Great LezBritain: “Lip Service” Recap – Season 2, Episode 4

Sadie is settling her hotel bill by a very surly receptionist who gives her a look of judgment, knowing that this room was rented by the hour not by the night.

Tess is alone with Nora’s bottle of champagne looking at a flyer for a Roller Derby. She has the brilliant idea of inviting Lexy to come rollerskating with her, because of course that’s how all love stories begin, with rollerskates and broken noses. She fishes out her old skates from under her bed and gets practicing with very little success. She is on her back and wobbling like a very precarious one more than gliding on her feet.

Lee: Remember I nearly joined a roller derby team?

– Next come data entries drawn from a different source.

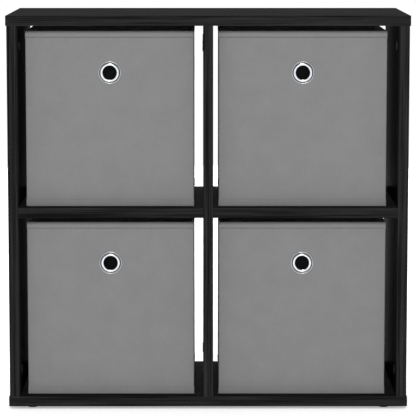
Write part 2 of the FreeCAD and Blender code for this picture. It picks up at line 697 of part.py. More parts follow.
def make_washer(name):
    ring = cylinder(name + "_disc", "{washer_diameter}", "{wall}", "{washer_thickness}")
    bore = cylinder(name + "_bore", "{washer_bore}", "{wall} - 1", "{washer_thickness} + 2")
    return cut(name, ring, bore)


def put_on_eyelet_axis(bin_, obj, label):
    """Places an eyelet piece: its +Z turns to +Y, and its zero lies on the bin's front face."""
    height = f"{bin_.z} + {{bin_height}} - {{eyelet_drop}}"
    place(obj, bin_.x, FRONT_Y, height, TOWARDS_BACK)
    keep(obj, f"{bin_.name}_bin_{label}")


def make_floor_fabric(name):
    """The floor fabric with a border turned up at the sides and the back, behind the front wall."""
    length = "{bin_width}"
    width = "({bin_depth} - {wall})"
    outside = box(name + "_outside", length, width, "{floor_border}")
    room = box(name + "_room", f"{length} - 2 * {{floor_fabric}}", f"{width} - {{floor_fabric}} + {CUT_TO_SPARE}",
               "{floor_border}", "{floor_fabric}", f"-{CUT_TO_SPARE}", "{floor_fabric}")
    return cut(name, outside, room)


def make_base_board(name):
    spare = "2 * ({wall} + {base_board_play})"
    board = plate(name, f"{{bin_width}} - {spare}", f"{{bin_depth}} - {spare}", "{base_board}")
    dress(board, "PartDesign::Fillet", "Radius", "{base_board_round}",
          lambda edge: abs(edge.Vertexes[0].Z - edge.Vertexes[-1].Z) > 0)
    return board


def make_bin(name, column, row):
    bin_ = Bin(name, column, row)
    title = name + "_bin"
    front = pocket_wall(title + "_front", "{bin_width}", "{wall}", "{bin_height}", eyelet_punch)
    bin_.put(front, "front_wall", f"-{HALF_WIDTH}", "0", "0")
    back = pocket_wall(title + "_back", "{bin_width}", "{wall}", FOLDING_HEIGHT)
    bin_.put(back, "back_wall", f"-{HALF_WIDTH}", "{bin_depth} - {wall}", "{skirt}")
    halves = (("front", "{wall} + {corner_gap}"), ("rear", "{bin_depth} / 2 + {crease_gap}"))
    for side, x in (("left", f"-{HALF_WIDTH}"), ("right", f"{HALF_WIDTH} - {{wall}}")):
        for half, y in halves:
            wall = pocket_wall(f"{title}_{side}_{half}", "{wall}", HALF_SIDE, FOLDING_HEIGHT)
            bin_.put(wall, f"{side}_{half}_wall", x, y, "{skirt}")
    bin_.put(make_floor_fabric(title + "_floor"), "floor_fabric", f"-{HALF_WIDTH}", "{wall}", "0")
    bin_.put(make_base_board(title + "_board"), "base_board", "0", "{bin_depth} / 2", "{base_board_rest}")
    put_on_eyelet_axis(bin_, make_eyelet(title + "_ring"), "eyelet")
    put_on_eyelet_axis(bin_, make_washer(title + "_ring_washer"), "eyelet_washer")


# ---- Checks and files ----


def check_document():
    """Stops on any object that failed, and on any sub-part with no valid shape."""
    for obj in doc.Objects:
        if "Invalid" in obj.State or "Error" in obj.State:
            raise RuntimeError(f"{obj.Name} failed: {obj.State}")
    for part in PARTS:
        if part.Shape.isNull() or not part.Shape.isValid() or not part.Shape.Solids:
            raise RuntimeError(f"{part.Label} has no valid shape")


def write_parts():
    os.makedirs("parts", exist_ok=True)
    for part in PARTS:
        part.Shape.exportStep(f"parts/{part.Label}.step")
        print(f"{part.Label}: {len(part.Shape.Solids)} solids, {part.Shape.Volume / 1000:.1f} cm3")


make_sheet()
make_cabinet_panels()
make_fasteners()
for bin_name, bin_column, bin_row in BINS:
    make_bin(bin_name, bin_column, bin_row)
doc.recompute()
check_document()
write_parts()
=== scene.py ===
import math
import random

import bpy
import numpy as np
from bpy.props import FloatProperty, FloatVectorProperty, PointerProperty
from bpy.types import Operator, Panel, PropertyGroup
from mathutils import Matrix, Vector


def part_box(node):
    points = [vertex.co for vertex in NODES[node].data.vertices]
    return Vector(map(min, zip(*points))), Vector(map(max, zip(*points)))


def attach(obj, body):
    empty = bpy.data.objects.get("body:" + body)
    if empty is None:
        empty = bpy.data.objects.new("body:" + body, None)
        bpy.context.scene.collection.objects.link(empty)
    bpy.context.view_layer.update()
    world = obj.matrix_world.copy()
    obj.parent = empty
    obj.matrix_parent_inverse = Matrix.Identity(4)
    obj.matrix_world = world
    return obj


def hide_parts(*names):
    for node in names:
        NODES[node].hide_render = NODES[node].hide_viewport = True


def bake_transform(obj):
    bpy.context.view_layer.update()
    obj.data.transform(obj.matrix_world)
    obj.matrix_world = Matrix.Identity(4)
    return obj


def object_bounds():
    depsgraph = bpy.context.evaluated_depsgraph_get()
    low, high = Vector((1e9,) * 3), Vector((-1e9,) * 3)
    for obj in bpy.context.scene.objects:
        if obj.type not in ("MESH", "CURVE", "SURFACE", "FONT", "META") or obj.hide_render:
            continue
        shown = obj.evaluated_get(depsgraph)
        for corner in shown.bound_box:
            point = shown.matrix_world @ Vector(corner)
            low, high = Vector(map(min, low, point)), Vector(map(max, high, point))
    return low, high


bl_info = {
    "name": "Cube Unit",
    "version": (1, 0, 0),
    "blender": (4, 5, 0),
    "location": "View3D > Sidebar > Cube Unit",
    "description": "Gives the frame of a cube storage unit its woodgrain boards and sewn fabric bins",
    "category": "Object",
}

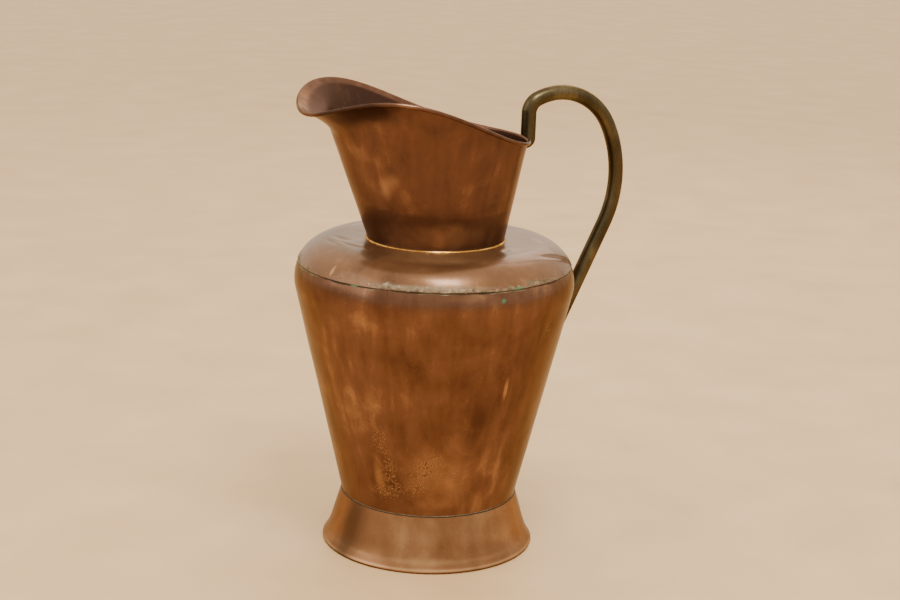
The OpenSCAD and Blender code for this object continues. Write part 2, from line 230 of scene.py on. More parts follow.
def tube_faces(loops: int, sides: int) -> list[tuple[int, ...]]:
    """Faces of a tube through closed loops of points, with a cap over each end."""
    last = (loops - 1) * sides
    caps = [tuple(reversed(range(sides))), tuple(range(last, last + sides))]
    return loop_faces(loops, sides) + caps


def turned_solid(name: str, outline: Outline, sides: int) -> bpy.types.Object:
    """Turns an outline about Z into a solid that closes at both poles.

    Args:
        name: The piece's name.
        outline: Radius, height and side of each corner, from one pole outwards and back to the other pole.
        sides: How many steps the turn has.

    Returns:
        The solid, as a closed mesh.
    """
    (_, start, start_side), *rings, (_, end, end_side) = outline
    turn = math.tau * np.arange(sides) / sides
    loops = [np.stack([r * np.cos(turn), r * np.sin(turn), np.full(sides, z)], axis=1) for r, z, _ in rings]
    pole, last = len(rings) * sides, (len(rings) - 1) * sides
    faces = loop_faces(len(rings), sides)
    faces += [(pole, (j + 1) % sides, j) for j in range(sides)]
    faces += [(pole + 1, last + j, last + (j + 1) % sides) for j in range(sides)]
    mesh = mesh_from(name, np.concatenate(loops + [np.array([(0, 0, start), (0, 0, end)])]), faces)
    skin = [side for _, _, side in rings for _ in range(sides)]
    store(mesh, "skin", np.array(skin + [start_side, end_side]))
    return link_object(name, mesh)


def smooth(mesh: bpy.types.Mesh, angle: float) -> None:
    """Shades a mesh smooth, but for edges that turn more than an angle in degrees."""
    mesh.polygons.foreach_set("use_smooth", np.ones(len(mesh.polygons), bool))
    mesh.set_sharp_from_angle(angle=math.radians(angle))


# --- Marks that use has left on the metal ------------------------------------------------------------


class Trace(Enum):
    """What use and age have left on a spot of the metal, and the light and shade painted on it, as the name
    that materials read.
    """

    # Stains, and also painted shade and painted dark reflections
    STAIN_AND_PAINTED_SHADE = "stain_and_painted_shade"
    PITS = "pits"
    # A painted pale grey sheen, a painted reflection of bright light
    GREY_PAINTED_SHEEN = "grey"
    # Worn spots, and also painted highlights and painted light over shade
    RUB_AND_PAINTED_LIGHT = "rub_and_painted_light"
    GREEN = "green"


@dataclass(frozen=True)
class Mark:
    """A soft-edged spot on a sheet.

    Attributes:
        trace: What the spot shows.
        angle: Where it is round the axis, in degrees from the handle.
        height: Its height.
        wide: Its half width round the vessel.
        tall: Its half height.
        strength: How strongly it shows, 1 being full.
    """

    trace: Trace
    angle: float
    height: float
    wide: float
    tall: float
    strength: float = 1.0


def marks(trace: Trace, *spots: Sequence[float]) -> list[Mark]:
    """Marks of one kind: the angle, height, half width, half height and strength of each."""
    return [Mark(trace, *spot) for spot in spots]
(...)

I was going to be Lee-Thal Weapon.
Sarah: Until you realised that face elbowing was allowed.
Lee: If I’m honest, I just wanted the outfit and the name.
Sarah: I liked you in the outfit.

Lexy and Sam are having breakfast together after yet another jog around the Weege. Sam tells her that her little grey cells have been spinning over Lexy’s recent strange happenings and tells her that keeping a diary of everything is the way forward. Lexy thinks this may be taking the situation a little bit too seriously. She is more concerned about Sam’s panic attacks but Sam is a very tightlipped individual and doth not like to show a weakness so she shrugs it off and announces that she’s getting herself a Danish to end the conversation. Look at these two all worried about each other. The relationship has planted some proper seeds now. Seeds of love, we hope. Oh, we did not even know that we really hoped that until we just typed it. Interesting.

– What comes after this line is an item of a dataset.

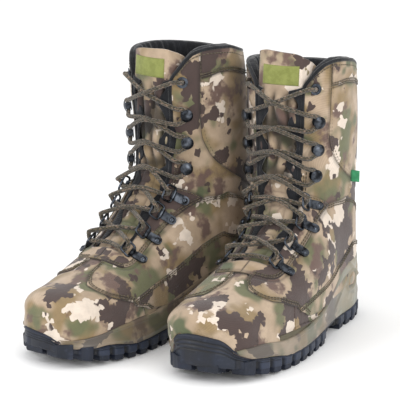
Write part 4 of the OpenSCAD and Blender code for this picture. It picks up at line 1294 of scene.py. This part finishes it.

Lexy is home and Tess is ready, lounging with a magazine in the kitchen with her assets very much on show. She shuffles into the hall to meet Lexy who does not give them a glance, but this does not perturb Tess as she has a plan.

Tess: I was just reading an article in The List (Scotland’s going out bible) about skateboarding. Not that I am into skateboarding. Anyway, anyway there was an advert for a roller disco, which I was pretty good at back in the day – could go backwards and everything. Anyway, um it’s on tonight.
Lexy: Yeah? Sounds cool.
Tess: Brilliant.

So just like that, Tess believes stage one has been reached. However it is plain to the observer that Lexy was not really paying attention. Just then Sadie comes out of the bathroom with a very large towel turban on her head. Lexy asks if getting her article published is going well.

Sadie: I suppose it will when she’s [Lauren] read it.

Tess and Lexy exchange knowing glances to each other.

Lexy is with Gay Stud at the hospital.

Sarah: Whenever Lexy or Gay Stud are on a ward, I’ve never seen them without the other one. They’re like Cannon and Ball of the medical world.
Lee: Cannon and Ball?

Bea has somehow sorted her life out and is free that evening so Lexy invites her over to her place. This is all very casual and Lexy is delighted that the no strings are clearly visible again, so to speak.

Tess and Hipflask are back in the rehearsal fold bitching about their lives and the general misery of it. Hipflask has just been given access to his and his ex-wife’s dog at weekends. This does not satisfy him one jot because he believes this will lead to her and Thomas Delaware being able to hot foot it to various romantic weekend citybreak destinations and he is preparing for a battle.

Hipflask: [looking at Nora entering] And if that one cuts up rough today she can have a piece of me too.

However Nora has flown in with a personality makeover as she gives both Tess and Hipflask a compliment, much to their obvious delight.

Sarah: Did Nora just need a massive shag to sort out her personality?
Lee: That is sometimes all a person needs.

Sadie is back at her day job looking like a French Fancy with her hat on trying to remember the cheeses on her trolley. It’s clear that her desire to learn the cheese board is about as strong and real as a Dairylea triangle.

Head Honcho: This restaurant is famous for its cheese board and there are plenty of genuine cheese enthusiasts out there who would give anything for this job.
Sadie: I know, I am sorry… I just really, really need the loo.

Lee: I would genuinely love this job. They could pay me in cheese.
Sarah: I couldn’t wear that hat, not even for cheese.

Sadie really did need the loo – as a location for a line of coke. At this point, we’d like to tell the Americans that coke-tooting in the toilets of the workplace is not quite as prolific as this show would have you believe. But let’s all just remember that this is television.

The cocaine turns out to be the very thing to unlock the part of Sadie’s brain labeled “Cheese knowledge” and she revisits her trolley with a splendid acquaintance of all things Stinky Bishop, Brie, Cheddar. Unfortunately our little cheese porn moment is interrupted by Sadie being accosted by a table of pushy men who suggest she and her girlfriend meet them later for sleazy times. She rebukes them with class and utter disdain. This riles them and they complain that the wine is corked. Sadie takes a long swig straight from their bottle and calmly tells him it is not. Once again, we wish Sadie was our friend. A friend that doesn’t have keys to our house.